I think volunteer work shows something about a person, yes.
LOL - which, come to think of it, is kind of a pun in itself ;-)
The supposed "non-elitist" conservatives are looking at every tittle and jot as REASONS to support her nomination. The "elitists" are merely exposing the tittles and jots put forward by the President and the "non-elitists" in their promotion of a person who is NOT BEST QUALIFIED due to lack of constitutional law experience/knowledge, and a myriad of other legitimate concerns about her sitting on SCOTUS.
It was a broad policy agreed to by many people in the private organization she worked in 1992. Again where has she been in favor of govt. mandated affirmative action. She has worked in many different fields since then
I'll go back to the day she was nominated, President Bush and she stated that she was an originalist and would not make law from the bench. Now it is your perogative to not trust the President, I will trust him, simple as that.
Also do you seriously think GW Bush wants as his legacy the same mistake his father did and appoint another souter?
That's BUSH's reason, not the governments reason.
The religious proscription was designed to avoid the scenario where every nominee HAD to be of a certain religion...ala England and the Anglican Church, not to prevent religion from being a consideration.
If Bush came right out and said, I think I'm going to pick a Christian woman to fill this spot, that's perfectly within his right.
In July of 2003, President George W. Bush nominated Brown for a seat on the U.S. Court of Appeals for the District of Columbia Circuit. Several civil rights groups nationally due to her conservative values have challenged this appointment.

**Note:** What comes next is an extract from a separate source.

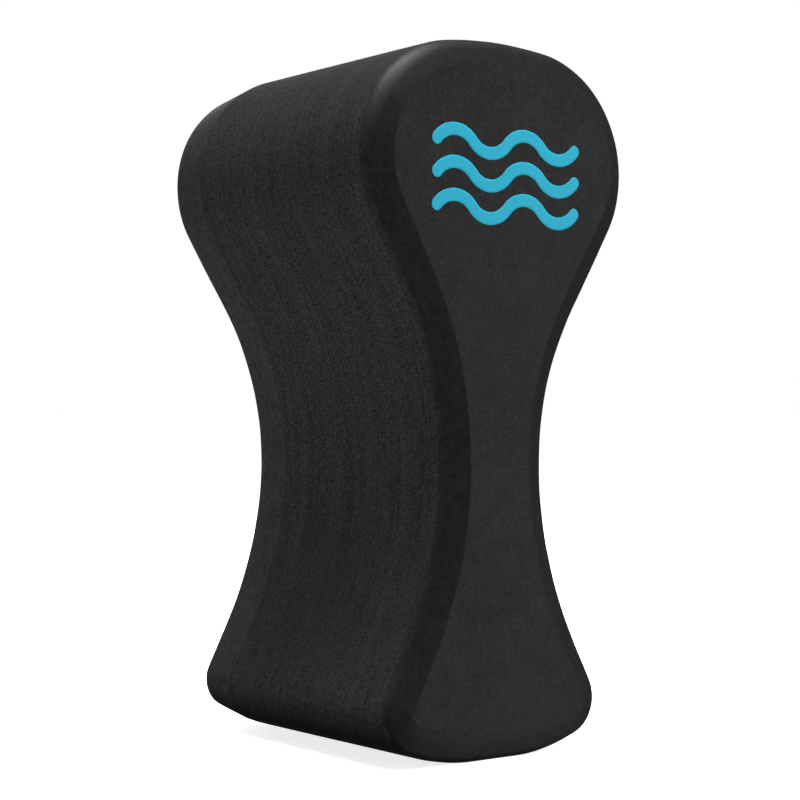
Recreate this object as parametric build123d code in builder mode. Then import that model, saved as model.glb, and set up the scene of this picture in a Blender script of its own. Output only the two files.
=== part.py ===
from build123d import *

import os
from math import atan2, cos, degrees, radians, sin

# Swimmer's pull buoy: three foam slabs glued face to face and cut to an uneven hourglass.
#
# Millimetres. X is the width, Y the depth, Z up. The origin is under the middle of the foot,
# on the surface that the buoy stands on. The printed front face looks towards -Y.

# Overall sizes. The crown swells past the waist in depth as well as in width.
waist_width = 42.0
crown_width = 109.0
foot_width = 89.2
waist_depth = 115.8
crown_depth = 123.4
foot_depth = 116.2

# Upper flank, from the waist up: a hollow for the thigh, a straight run, the round of the
# crown, and a flatter arc over the top
upper_hollow_radius = 107.6
upper_hollow_angle = 29.8
crown_side_radius = 39.3
crown_top_angle = 7.8

# Lower flank, from the waist down, in the same order. The arc under the foot ends in a
# narrow flat that the buoy stands on.
lower_hollow_radius = 126.0
lower_hollow_angle = 27.2
foot_corner_radius = 13.2
foot_base_angle = 20.8
foot_flat_width = 18.0

# Bevels round the two end faces
front_edge_inset = 8.7
front_edge_depth = 4.2
rear_edge_inset = 2.9
rear_edge_depth = 21.0

# Layers along the depth
slab_thickness = 39.0
glue_thickness = 0.2
glue_setback = 0.4

# Printed mark: three wavy strokes on the round part of the front face
wave_count = 3
wave_humps = 4
wave_radius = 9.5
wave_slope = 50.0
wave_spacing = 10.5
wave_stroke = 4.2
ink_thickness = 0.12
mark_height = 190.0


class Flank:
    """One end of the buoy, from the waist to the middle of that end."""

    def __init__(self, up, width, depth, hollow_radius, hollow_angle, round_radius, end_angle, flat):
        turn = radians(hollow_angle)
        end_turn = radians(end_angle)
        hollow_end = waist_width / 2 + hollow_radius * (1 - cos(turn))
        round_start = width / 2 - round_radius * (1 - cos(turn))
        round_end = width / 2 - round_radius * (1 - sin(end_turn))
        self.up = up
        self.hollow_radius = hollow_radius
        self.hollow_turn = up * hollow_angle
        self.run = (round_start - hollow_end) / sin(turn)
        self.round_radius = round_radius
        self.round_turn = up * (hollow_angle + 90 - end_angle)
        self.end_radius = (round_end - flat / 2) / sin(end_turn)
        self.end_turn = up * end_angle
        self.flat = flat
        # Height from the waist to the widest point, and to the end
        self.widest = (hollow_radius + round_radius) * sin(turn) + self.run * cos(turn)
        self.height = self.widest + round_radius * cos(end_turn) + self.end_radius * (1 - cos(end_turn))
        # How far the end faces stand out past the waist, over two equal arcs
        self.half_depth = depth / 2
        swell = (depth - waist_depth) / 2
        swell_angle = 2 * atan2(swell, self.widest)
        self.swell_turn = up * degrees(swell_angle)
        self.swell_radius = self.widest / 2 / sin(swell_angle)


crown = Flank(1, crown_width, crown_depth, upper_hollow_radius, upper_hollow_angle,
              crown_side_radius, crown_top_angle, 0)
foot = Flank(-1, foot_width, foot_depth, lower_hollow_radius, lower_hollow_angle,
             foot_corner_radius, foot_base_angle, foot_flat_width)
waist_height = foot.height
front_y = -crown_depth / 2
joint_y = (slab_thickness + glue_thickness) / 2
wave_length = wave_humps * 2 * wave_radius * sin(radians(wave_slope))
lowest_wave = mark_height - (wave_count - 1) / 2 * wave_spacing

# Front outline of the buoy, drawn on its right-hand side and mirrored
with BuildSketch() as hourglass:
    with BuildLine():
        for flank in (crown, foot):
            waist_point = (waist_width / 2, waist_height)
            hollow = JernArc(waist_point, (0, flank.up), flank.hollow_radius, -flank.hollow_turn)
            straight = PolarLine(hollow @ 1, flank.run, direction=hollow % 1)
            shoulder = JernArc(straight @ 1, straight % 1, flank.round_radius, flank.round_turn)
            end = JernArc(shoulder @ 1, shoulder % 1, flank.end_radius, flank.end_turn)
            if flank.flat > 0:
                Line(end @ 1, (0, (end @ 1).Y))
        mirror(about=Plane.YZ)
    make_face()

# Side outline of the buoy, drawn on its rear side and mirrored
with BuildSketch() as side_view:
    with BuildLine():
        for flank in (crown, foot):
            waist_point = (waist_depth / 2, waist_height)
            outward = JernArc(waist_point, (0, flank.up), flank.swell_radius, -flank.swell_turn)
            back = JernArc(outward @ 1, outward % 1, flank.swell_radius, flank.swell_turn)
            corner = (flank.half_depth, waist_height + flank.up * flank.height)
            Polyline(back @ 1, corner, (0, corner[1]))
        mirror(about=Plane.YZ)
    make_face()

# Front outline of the printed mark: rows of arcs that swing up and down, with round ends
with BuildSketch() as waves:
    for row in range(wave_count):
        with BuildLine() as wave:
            point = Vector(-wave_length / 2, lowest_wave + row * wave_spacing)
            heading = Vector(1, 0).rotate(Axis.Z, wave_slope)
            for hump in range(wave_humps):
                arc = JernArc(point, heading, wave_radius, -2 * wave_slope * (-1) ** hump)
                point = arc @ 1
                heading = arc % 1
        trace(wave.line, wave_stroke)
        with Locations(wave.line @ 0, wave.line @ 1):
            Circle(wave_stroke / 2)


def save(part, name):
    part.label = name
    export_step(part, f"parts/{name}.step")


os.makedirs("parts", exist_ok=True)

# Printed mark: a thin layer of ink that follows the front face and is flush with it
with BuildPart() as mark:
    with BuildSketch(Plane.XZ.offset(-front_y)):
        add(waves.sketch)
    extrude(amount=-slab_thickness / 2)
    with BuildSketch(Plane.YZ) as skin:
        add(side_view.sketch)
        with Locations((ink_thickness, 0)):
            add(side_view.sketch, mode=Mode.SUBTRACT)
    extrude(amount=crown_width / 2, both=True, mode=Mode.INTERSECT)
save(mark.part, "printed_waves")

# Front slab: the smooth skin face, with a short bevel all round it and the mark let into it
with BuildPart() as front_slab:
    with BuildSketch(Plane.XZ.offset(joint_y + glue_thickness / 2)):
        add(hourglass.sketch)
    extrude(amount=crown_depth / 2 - joint_y)
    with BuildSketch(Plane.YZ):
        add(side_view.sketch)
    extrude(amount=crown_width / 2, both=True, mode=Mode.INTERSECT)
    crown_face = front_slab.faces().sort_by(Axis.Y)[0]
    top_edge = crown_face.edges().sort_by(Axis.Z)[-1]
    chamfer(top_edge, front_edge_inset, front_edge_depth, reference=crown_face)
    add(mark.part, mode=Mode.SUBTRACT)
save(front_slab.part, "front_foam_slab")

# Middle slab: the plain outline
with BuildPart() as middle_slab:
    with BuildSketch(Plane.XZ):
        add(hourglass.sketch)
    extrude(amount=slab_thickness / 2, both=True)
save(middle_slab.part, "middle_foam_slab")

# Rear slab: a long shallow bevel that leads to the rear face
with BuildPart() as rear_slab:
    with BuildSketch(Plane.XZ.offset(-joint_y - glue_thickness / 2)):
        add(hourglass.sketch)
    extrude(amount=joint_y - crown_depth / 2)
    with BuildSketch(Plane.YZ):
        add(side_view.sketch)
    extrude(amount=crown_width / 2, both=True, mode=Mode.INTERSECT)
    crown_face = rear_slab.faces().sort_by(Axis.Y)[-1]
    top_edge = crown_face.edges().sort_by(Axis.Z)[-1]
    chamfer(top_edge, rear_edge_inset, rear_edge_depth, reference=crown_face)
save(rear_slab.part, "rear_foam_slab")

# Glue films: they fill the joints between the slabs and stop just short of the cut surface
for name, film_y in (("front_glue_film", -joint_y), ("rear_glue_film", joint_y)):
    with BuildPart() as film:
        with BuildSketch(Plane.XZ.offset(-film_y)):
            add(hourglass.sketch)
            offset(amount=-glue_setback)
        extrude(amount=glue_thickness / 2, both=True)
    save(film.part, name)
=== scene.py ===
from math import atan2, cos, pi, radians, sin, tan

import bmesh
import bpy
import numpy as np
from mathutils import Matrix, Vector, noise


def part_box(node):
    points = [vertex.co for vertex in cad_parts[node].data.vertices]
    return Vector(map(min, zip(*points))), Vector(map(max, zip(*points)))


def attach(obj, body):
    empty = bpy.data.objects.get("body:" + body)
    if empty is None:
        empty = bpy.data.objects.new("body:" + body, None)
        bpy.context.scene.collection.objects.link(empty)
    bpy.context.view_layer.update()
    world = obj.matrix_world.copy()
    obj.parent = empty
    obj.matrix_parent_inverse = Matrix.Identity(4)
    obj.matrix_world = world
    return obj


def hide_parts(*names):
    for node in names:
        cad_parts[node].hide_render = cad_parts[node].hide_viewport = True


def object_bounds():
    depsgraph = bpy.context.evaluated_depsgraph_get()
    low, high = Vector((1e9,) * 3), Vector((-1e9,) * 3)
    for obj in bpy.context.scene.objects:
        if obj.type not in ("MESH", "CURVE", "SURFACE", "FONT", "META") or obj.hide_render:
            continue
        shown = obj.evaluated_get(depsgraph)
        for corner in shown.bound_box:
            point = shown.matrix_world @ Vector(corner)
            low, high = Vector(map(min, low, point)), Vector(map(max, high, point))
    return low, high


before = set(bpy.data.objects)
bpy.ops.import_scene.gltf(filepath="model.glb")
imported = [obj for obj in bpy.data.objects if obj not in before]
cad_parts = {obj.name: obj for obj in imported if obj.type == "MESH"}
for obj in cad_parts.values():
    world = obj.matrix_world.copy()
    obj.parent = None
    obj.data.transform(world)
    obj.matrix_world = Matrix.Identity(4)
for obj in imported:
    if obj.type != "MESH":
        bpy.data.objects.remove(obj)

cad_low, cad_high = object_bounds()

# Swimmer's pull buoy: three foam slabs glued face to face and cut to an uneven hourglass, with
# a bevel round each end face and a printed mark on the front one. X is the width, Y the depth,
# and the printed face looks towards -Y.

# ---------------------------------------------------------------- sizes, in metres

# The outline repeats the driving dimensions of the CAD part.
crown_width = 0.1090
foot_width = 0.0892
waist_width = 0.0420
crown_depth = 0.1234
waist_depth = 0.1158
foot_depth = 0.1162
upper_hollow_radius, upper_hollow_angle = 0.1076, 29.8
crown_side_radius, crown_top_angle = 0.0393, 7.8
lower_hollow_radius, lower_hollow_angle = 0.1260, 27.2
foot_corner_radius, foot_base_angle = 0.0132, 20.8
foot_flat_width = 0.0180

# Bevels of the two end faces at the waist, the foot and the crown: inset, depth, and the radii
# of the inner and the outer edge. The front one is shallower and softer towards its ends.
front_bevel = ((0.0087, 0.0042, 0.0008, 0.0030),
               (0.0087, 0.0030, 0.0130, 0.0030),
               (0.0087, 0.0034, 0.0012, 0.0062))
rear_bevel = ((0.0028, 0.0210, 0.0012, 0.0030),
              (0.0028, 0.0210, 0.0025, 0.0030),
              (0.0028, 0.0210, 0.0012, 0.0030))
# Heights between which one shape of the bevel goes over to another
foot_edge_low, foot_edge_high = 0.006, 0.034
crown_edge_low, crown_edge_high = 0.165, 0.215

# How finely the outline, the wall, and each rounded edge of a bevel are divided
outline_step = 0.0015
wall_step = 0.0020
corner_steps = 6
# About how far along the outline each corner of the net on an end face is from the middle of
# the foot or of the crown
face_corner = 0.045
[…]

The post regularly decides challenges to administrative policy and is considered a steppingstone to the U.S. Supreme Court.
Very telling.
Conservatives have always held heretofore that religion should NOT be a basis for qualification.
In Miers, they're now turning that on its head to gather support from conservatives.
Just because someone calls themself a Christian, or a lawyer, does not make them a qualified judge. There are all kinds of Christians, and lawyers.....and many are democrats and/or liberals.